B&H pride themselves on their ability to make certain predictions: i.e., that vouchers are imminent and probable, that tax-funding will do little or no harm to parent-financed schools, and that millions of children will be helped by attending tax-financed “private” schools. Further, while they want Separation, they think it so remote in time or probability that, by their calculus, it is incapable of rescuing children from the desperate situation they are in now.
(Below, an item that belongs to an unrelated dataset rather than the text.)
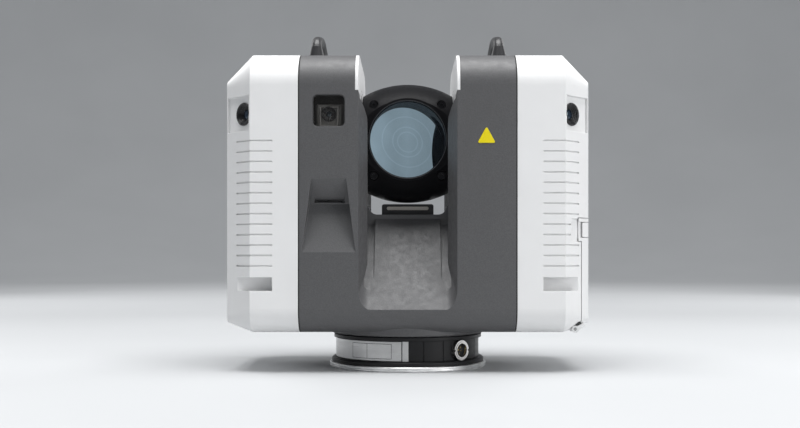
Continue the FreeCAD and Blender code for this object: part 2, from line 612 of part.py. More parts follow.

They think I’m incorrect in my predictions, which are largely the opposite of theirs. Then they claim I am immoral (“beyond criminal negligence”) for disagreeing with their predictions and acting on my own.

 

How much evil is OK?

 

But the real disagreement goes deeper than a difference over predicted outcomes. It goes to the ancient conflict between pragmatism and principle. I believe that humans are best guided by finding principles and sticking to them. This isn’t the forum to discuss the source of the principles (God, Allah, natural law via evolution, etc.), but rather whether principles should be discarded in favor of pragmatics.

 

B&H lambast me and others for “philosophical purity and moral absolutism.” Let me use a rather ugly hypothetical situation to highlight the difference:

 

Due to a freak nuclear accident, there are only 17 fertile women left on earth. Living deep in caves in Ethiopia, this small cloister of Coptic nuns escaped the world-wide sterilization that affected all women and even babies in utero. Continuation of the human species depends upon the use of their ova. Each of them refuses. Would you justify rape in this instance? Would you forcibly harvest their ova to implant in other women? Or, like me, would you think it better to stick to some principle of not committing aggression against others?

 

How much evil is OK, if it is doing some good?

 

I think it is evil to recruit people into dependency. Tax-funded vouchers, when offered to people who currently pay their children’s tuition at a parent-financed school, seduce those parents into dependency. I think that is evil and sufficient cause to forgo government vouchers as a tactic in the march toward Separation.